Scramblers and quadbikes are terrifying neighbourhoods and have been involved in serious accidents. Prime Time's Kieran Dineen spoke to victims and asks if there is a solution.
Every day, for the last 18 months, Anzhela Kotsinian gets the bus to visit her husband Ilabek Avetian in hospital.
They had lived in Ireland for just a month, having moved here from Lithuania, when the scrambler went over Anzhela's pelvis and over Ilabek’s head.
The 40-year-old Armenian lost his left eye and suffered multiple facial fractures, including to his forehead.
His nasal bones were broken, as was his jaw, and he suffered a severe brain injury and haemorrhage.
He is still in hospital and there is little hope of a major recovery. He can’t walk, but he can now speak a little.
Scramblers and quads are a scourge now for many communities. What happened to Ilabek shows the dangers of these vehicles.
They are being driven at speed throughout estates, parks and even playgrounds.
With Christmas now approaching, the fear is more of these machines will be bought, allowing for more potential tragedies to unfold.
In 2017 alone, 62 people were injured in quad and scrambler bike accidents. While there were four people killed on accidents on public roads between 2014 and 2017 involving scramblers and quads.
For some councillors, it is the main grievance they hear at the doorsteps.
In the north side of Dublin, it was the biggest complaint mentioned in a survey of 600 people by the Finglas Safety Forum, with 76% very concerned and 11% somewhat concerned by the use of scramblers and quad motorbikes.
Anzhela told us she does not want anyone to think she is doing anything special by being there for her husband.
She goes to see him every day, and is by his side from morning to evening time, getting four buses to the National Rehabilitation Hospital in Dun Laoghaire when he was there, and to Beaumont Hospital where he is now.
She is mainly sad for Ilabek, naturally, but she is also angry at the legal system.
To use public roads, scrambler and quads must have tax and insurance like any other vehicle.
Due to their loud noise and off-road design specs, they are generally not roadworthy so are being driven illegally.
While parks prohibit their use, the law is unclear whether road traffic laws apply to green spaces. This rules out a raft of possible offences, such as dangerous driving or driving of a dangerously defective vehicle.

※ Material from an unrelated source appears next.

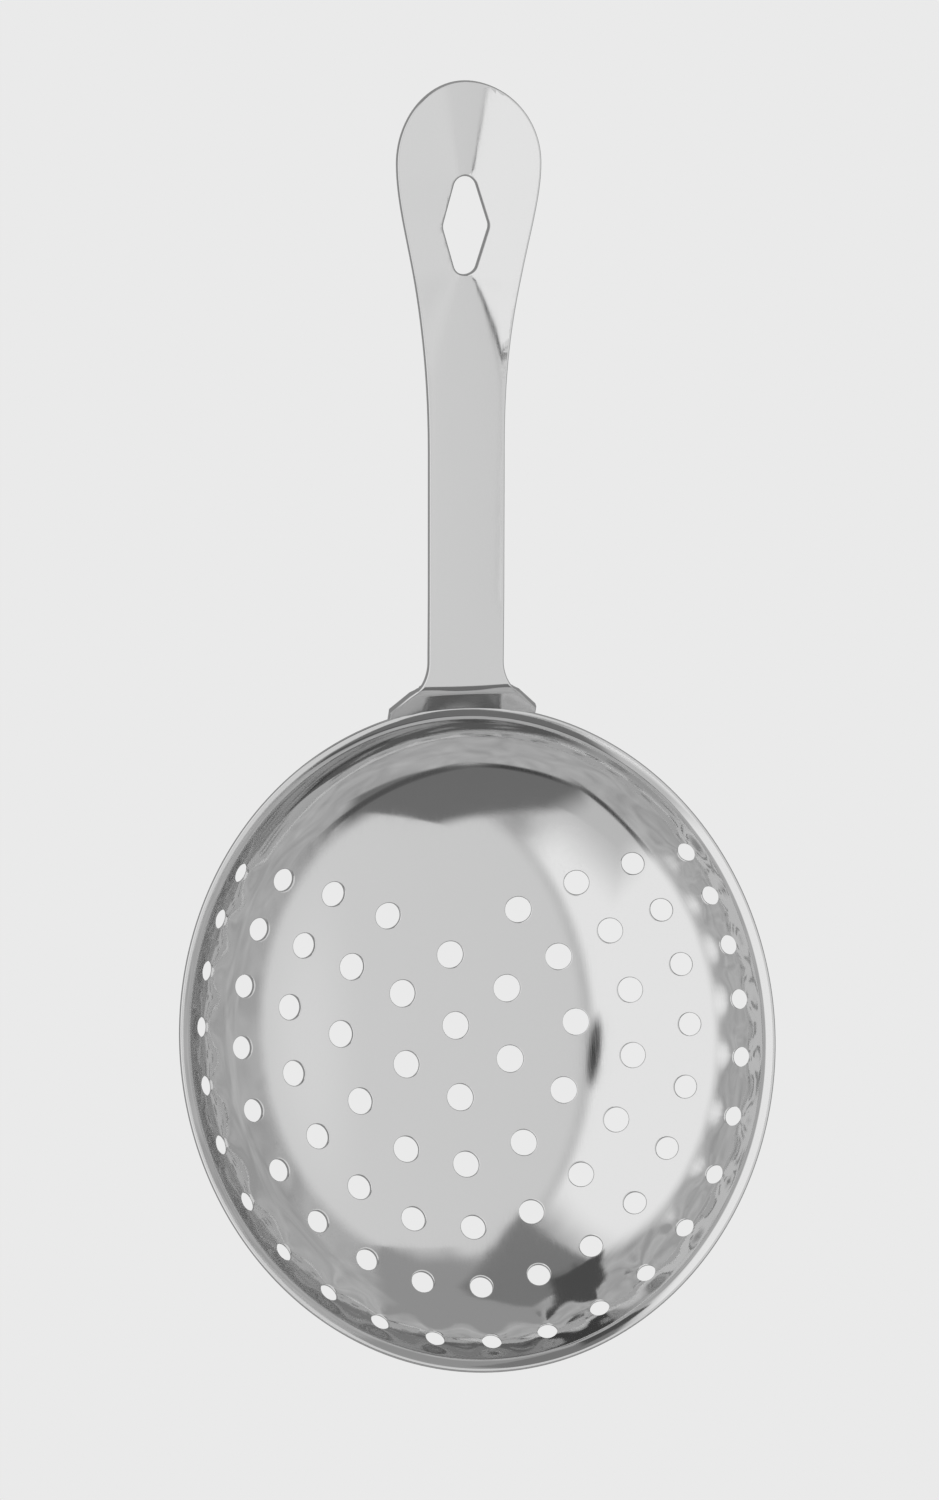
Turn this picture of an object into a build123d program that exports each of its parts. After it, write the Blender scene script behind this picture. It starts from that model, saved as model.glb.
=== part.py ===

In Ilabek’s case, legal documents seen by RTÉ, show the incident was "investigated as Endangerment and not a Road Traffic Collision".
The teenager was not prosecuted and was instead admitted to a Garda Youth Diversion Programme.
Fianna Fáil and Sinn Féin have both put forward legislation to help gardaí deal with scramblers. But as yet the law has not been changed.
Fianna Fáil has introduced a bill aimed at regulating the illegal use of scramblers, quad bikes and other mechanically propelled vehicles in public areas.
They say it would make riding a quad or scrambler in an antisocial and dangerous manner a public order offence and introduce a vehicle register.
Sinn Féin first tried to get a bill passed aimed at regulating scramblers, back in 2017.
A cross-agency group, including staff from the RSA, gardaí and Departments of Justice, Transport, Culture and Housing, has been created to examine the issue of scramblers and quads.
In response to a recent parliamentary question, Minister for Justice Charlie Flanagan said his officials were "striving to find solutions to this complex policing issue".
He said "in the main, current legislative provisions appeared to be sufficient" but that he was open to finding "solutions to any specific legislative gaps specifically identified by An Garda Síochána".
He revealed Garda Commissioner Drew Harris has suggested "potential legislative changes".
But so far the Government has not given its backing and no laws have been changed.
And with weeks to Christmas, more scramblers are expected to arrive into homes around the country.